9 N.Y.S. 601 | N.Y. Sup. Ct. | 1890
This action was brought to recover the value of 160 barrels, belonging to the plaintiff, which were shipped from Georgetown, D. C., to Mm at Lockport, N. Y. The cargo arrived in Lockport safely, but, instead of being delivered to the plaintiff, it was delivered by the defendant’s agents to other parties. The answer avers that such delivery was made to other persons than the plaintiff through mistake, and that other barrels of equal value were offered to be delivered to the plaintiff, which offer was refused by him. It also sets up a tender to the plaintiff of the sum of $176 before action, and a deposit of the same since the action was brought, with notice of such deposit. It also puts in issue the value of the barrels as alleged in the complaint.
The defense has no merits except upon the question of the value of the property. It is contended by the learned counsel for the appellant that there was no proof of such value, except the general proof of the value of other car-loads of barrels sold at about the same time. This point, however, overlooks the important evidence in the case of the plaintiff, on his cross-examination, where he says that the particular car-load of barrels in question was worth $1.20 a barrel. '
It is further contended that the action for conversion of property cannot be maintained against this defendant, because the loss of the barrels was through the involuntary mistake or negligence of the defendant. The conversion of property, however, is abundantly established by the fact that the defendant, as a common carrier, received it in good order at its place of destination, properly consigned to the plaintiff, and, on demand of the delivery of the same, refused to deliver it. These facts constitute a conversion of property. The case of Magnin v. Dinsmore, 70 N. Y. 410, is not applicable to the facts here disclosed.

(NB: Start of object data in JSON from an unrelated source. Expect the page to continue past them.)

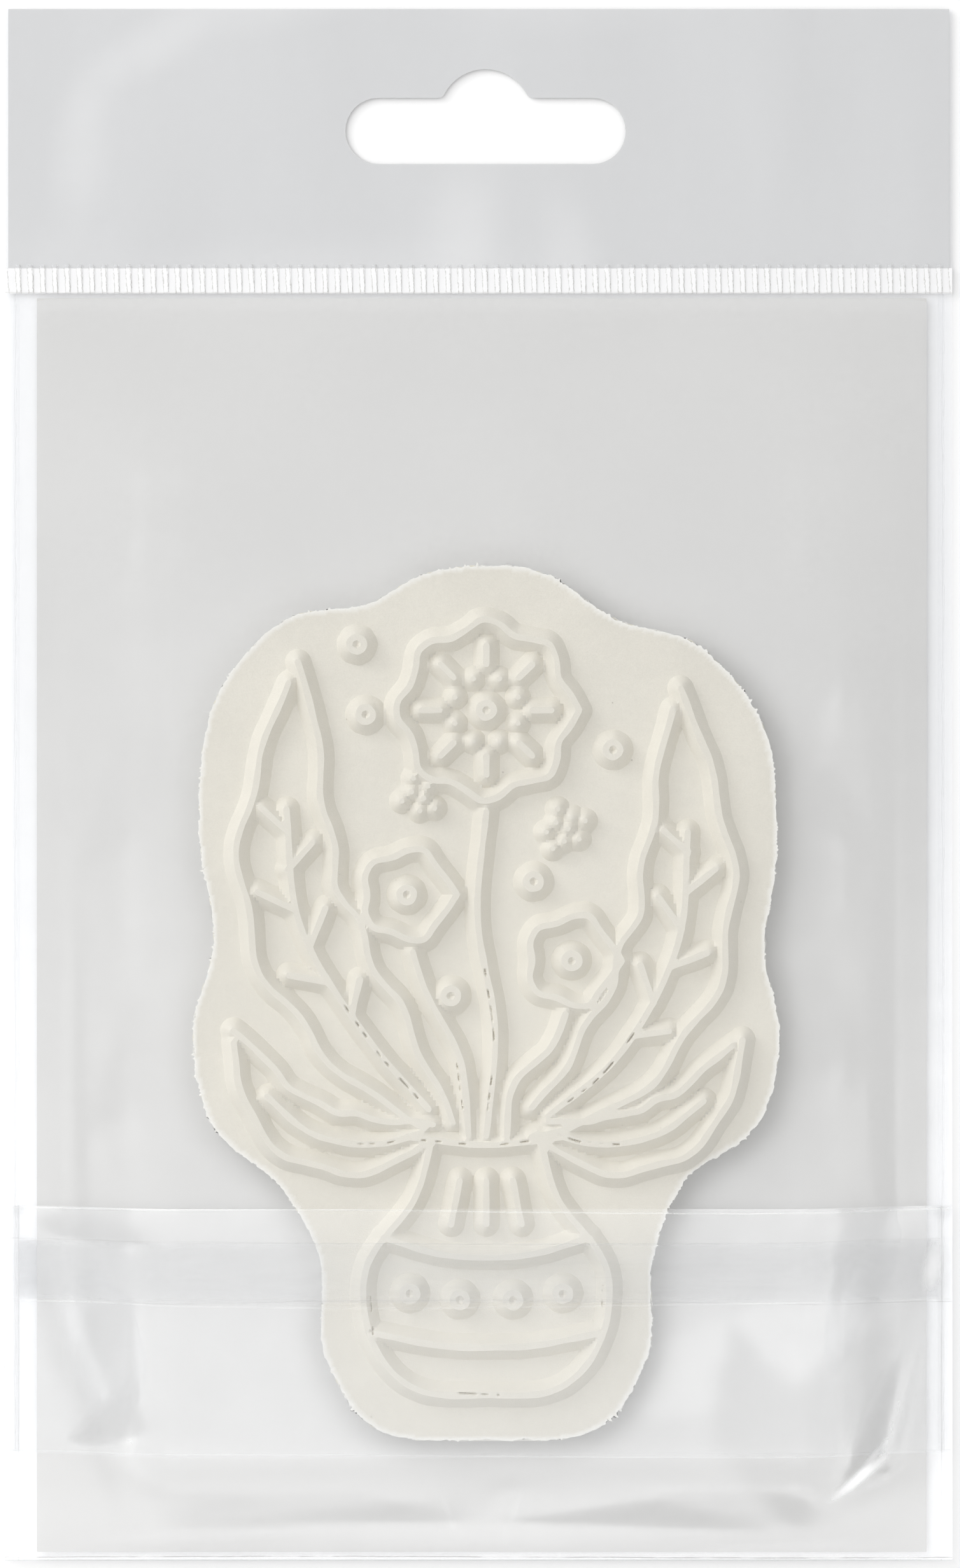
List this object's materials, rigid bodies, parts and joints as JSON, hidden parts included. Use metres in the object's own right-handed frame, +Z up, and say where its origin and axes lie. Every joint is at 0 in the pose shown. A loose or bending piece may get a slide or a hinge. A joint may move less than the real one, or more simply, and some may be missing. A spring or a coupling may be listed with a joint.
{
  "type": "cling stamp",
  "caption": "Cling-mounted rubber stamp with a moulded bouquet relief on a foam cushion, held on a storage card in a clear hanging pouch with a fold-over flap.",
  "frame": {"origin": "middle of the pouch's back face, where it lies on a table", "axes": "+Z up through the layers towards the printing relief, +Y towards the header, +X to the right seen from the front"},
  "size_m": [0.1118, 0.1834, 0.0071],
  "materials": {
    "clear_film": "gloss",
    "welded_film": "satin",
    "header_sheet": "satin",
    "card_board": "matte",
    "cling_vinyl": "gloss",
    "cushion_foam": "matte",
    "adhesive": "satin",
    "stamp_rubber": "matte"
  },
  "bodies": {
    "pouch": {"back_film": "clear_film", "header_panel": "header_sheet", "header_cover_film": "clear_film", "seal_band": "welded_film", "front_film": "clear_film", "side_seam_left": "welded_film", "side_seam_right": "welded_film"},
    "flap": {"flap_film": "clear_film", "adhesive_strip": "adhesive"},
    "card": {"storage_card": "card_board"},
    "stamp": {"cling_skin": "cling_vinyl", "foam_cushion": "cushion_foam", "bond_adhesive": "adhesive", "rubber_die": "stamp_rubber"}
  },
  "joints": [
    {"name": "card_slide", "type": "slide", "parent": "pouch", "child": "card", "axis": [0, -1, 0], "range_m": [0, 0.155], "deforming": ["front_film"]},
    {"name": "flap_hinge", "type": "hinge", "parent": "pouch", "child": "flap", "pos_m": [0, -0.09165, 0.00004], "axis": [1, 0, 0], "range_deg": [0, 180], "deforming": ["flap_film", "adhesive_strip"]},
    {"name": "stamp_peel", "type": "hinge", "parent": "card", "child": "stamp", "pos_m": [0.0009, 0.026, 0.00058], "axis": [-1, 0, 0], "range_deg": [0, 60]}
  ],
  "couplings": [
    {"joint": "flap_hinge", "follows": "card_slide", "rad_per_m": 20.268},
    {"joint": "stamp_peel", "follows": "card_slide", "rad_per_m": 6.756}
  ]
}
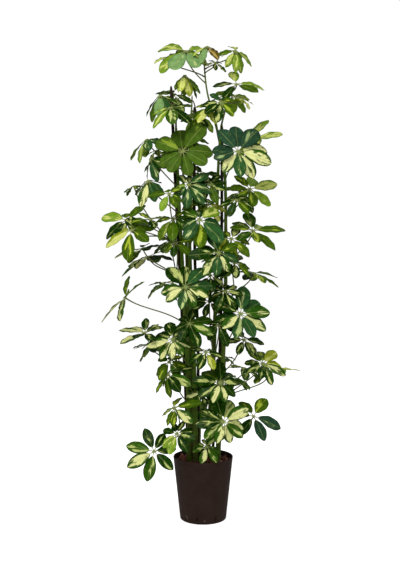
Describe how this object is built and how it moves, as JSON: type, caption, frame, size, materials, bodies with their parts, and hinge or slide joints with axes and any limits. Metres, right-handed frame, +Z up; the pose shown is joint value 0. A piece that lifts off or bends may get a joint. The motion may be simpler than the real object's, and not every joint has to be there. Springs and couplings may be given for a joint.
{
  "type": "potted variegated dwarf umbrella tree",
  "caption": "Tall houseplant with umbrella-like compound leaves splashed cream, on staked stems in a plain tapered nursery pot of clay pebbles.",
  "frame": {"origin": "centre of the pot's underside, at the level it stands on", "axes": "+Z up along the pot's axis, -Y towards the viewer of the picture, +X to the viewer's right"},
  "size_m": [0.6128, 0.4252, 1.4224],
  "materials": {
    "pot": "matte, moulded",
    "pebbles": "rough fired clay",
    "stake": "dark stained, matte",
    "bark": "green-brown bark, matte",
    "tie": "matte",
    "leaf": "waxy leaf with a soft sheen",
    "young_leaf": "waxy young leaf with a soft sheen"
  },
  "bodies": {
    "root": {"stake_left": "stake", "stake_middle": "stake", "stake_right": "stake", "stem_left": "bark", "stem_middle": "bark", "stem_tall": "bark", "stem_back_right": "bark", "stem_back_left": "bark", "tie_left": "tie", "tie_middle": "tie", "tie_right": "tie", "pot": "pot", "clay_pebbles": "pebbles", "leaf_01": "leaf", "leaf_02": "leaf", "leaf_03": "leaf", "leaf_04": "leaf", "leaf_05": "leaf", "leaf_06": "leaf", "leaf_07": "leaf", "leaf_08": "leaf", "leaf_09": "leaf", "leaf_10": "leaf", "leaf_11": "leaf", "leaf_12": "leaf", "leaf_13": "leaf", "leaf_14": "leaf", "leaf_15": "leaf", "leaf_16": "leaf", "leaf_17": "leaf", "leaf_18": "leaf", "leaf_19": "leaf", "leaf_20": "leaf", "leaf_21": "leaf", "leaf_22": "leaf", "leaf_23": "leaf", "leaf_24": "leaf", "leaf_25": "leaf", "leaf_26": "leaf", "leaf_27": "leaf", "leaf_28": "leaf", "leaf_29": "leaf", "leaf_30": "leaf", "leaf_31": "leaf", "leaf_32": "leaf", "crown_tall": "young_leaf", "crown_left": "young_leaf", "crown_middle": "young_leaf", "crown_right": "young_leaf", "crown_back": "young_leaf", "spray_upper_left": "leaf", "spray_upper_right": "leaf", "spray_mid_left": "leaf", "spray_left": "leaf", "spray_mid_right": "leaf", "spray_low_left": "leaf", "spray_low_right": "leaf", "spray_low_middle": "leaf", "spray_base_left": "leaf", "spray_base_middle": "leaf"}
  },
  "joints": []
}
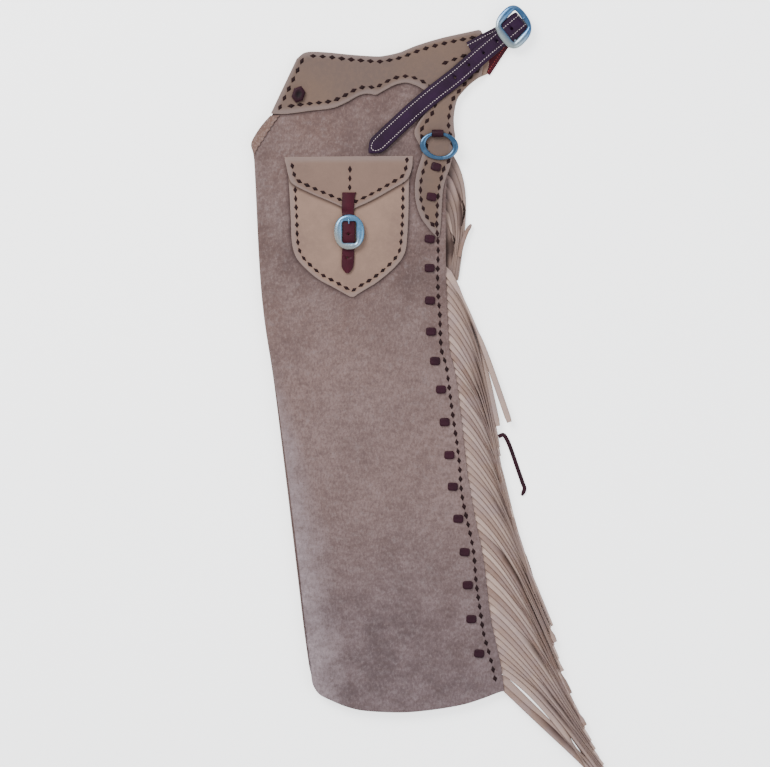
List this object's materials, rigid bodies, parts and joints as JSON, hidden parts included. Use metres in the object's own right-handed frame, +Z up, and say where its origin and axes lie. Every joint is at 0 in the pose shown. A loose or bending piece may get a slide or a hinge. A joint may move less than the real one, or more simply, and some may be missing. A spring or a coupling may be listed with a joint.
{
  "type": "leather chaps",
  "caption": "Fringed suede riding chaps folded flat at the front, with a shaped smooth leather yoke, buckled back strap, flap pocket, side ties and a swinging tie ring.",
  "frame": {"origin": "on the floor under the middle of the folded pair's bounding box", "axes": "+Y towards the waist, +X towards the fringed back edge, +Z up from the floor"},
  "size_m": [0.5502, 1.1636, 0.0349],
  "materials": {
    "suede": "napped suede",
    "smooth_leather": "smooth matt",
    "fringe_leather": "soft matt",
    "strap_leather": "waxed satin",
    "lace_leather": "waxed satin",
    "polished_metal": "polished"
  },
  "bodies": {
    "chaps": {"belt_billet": "strap_leather", "belt_buckle": "polished_metal", "belt_buckle_bar": "polished_metal", "belt_chape": "strap_leather", "belt_tongue": "polished_metal", "far_fringe": "fringe_leather", "far_yoke_arm": "smooth_leather", "front_lace_knot": "lace_leather", "hidden_layers": "suede", "loose_lace_end": "lace_leather", "near_fringe": "fringe_leather", "near_leg_panel": "suede", "near_yoke": "smooth_leather", "pinked_facing": "smooth_leather", "pocket": "smooth_leather", "pocket_buckle": "polished_metal", "pocket_flap": "smooth_leather", "pocket_strap": "lace_leather", "pocket_tongue": "polished_metal", "ring_loop": "lace_leather", "side_tie_1": "lace_leather", "side_tie_10": "lace_leather", "side_tie_11": "lace_leather", "side_tie_12": "lace_leather", "side_tie_13": "lace_leather", "side_tie_14": "lace_leather", "side_tie_15": "lace_leather", "side_tie_16": "lace_leather", "side_tie_2": "lace_leather", "side_tie_3": "lace_leather", "side_tie_4": "lace_leather", "side_tie_5": "lace_leather", "side_tie_6": "lace_leather", "side_tie_7": "lace_leather", "side_tie_8": "lace_leather", "side_tie_9": "lace_leather", "stray_tie_end": "fringe_leather"},
    "ring": {"tie_ring": "polished_metal"}
  },
  "joints": [
    {"name": "ring_swing", "type": "hinge", "parent": "chaps", "child": "ring", "pos_m": [-0.004, 0.3955, 0.0216], "axis": [-1, 0, 0], "range_deg": [0, 150]}
  ]
}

It is further argued that the question of wrongful and intentional delivery to a third party should have been submitted to the jury. But the answer is a complete refutation of this proposition, because it alleges affirmatively the receipt by the defendant, at Lockport, of 160 barrels, and the delivery of them by their agents to Densmore Bros., and not to the plaintiff. It is true that the answer seeks to elude responsibility on the ground that such delivery was an inadvertence and a mistake; but the law governing common carriers does not permit any such evasion of responsibility. It was the duty of the defendant either to deliver this identical property, so received by it, in good order at its destination, or to pay its full value. The tender made by the defendant is not warranted by section 731 of the Code of Civil Procedure. The action was not to recover “damages for a casual or involuntary injury to property.”
The judgment and order appealed from should be affirmed.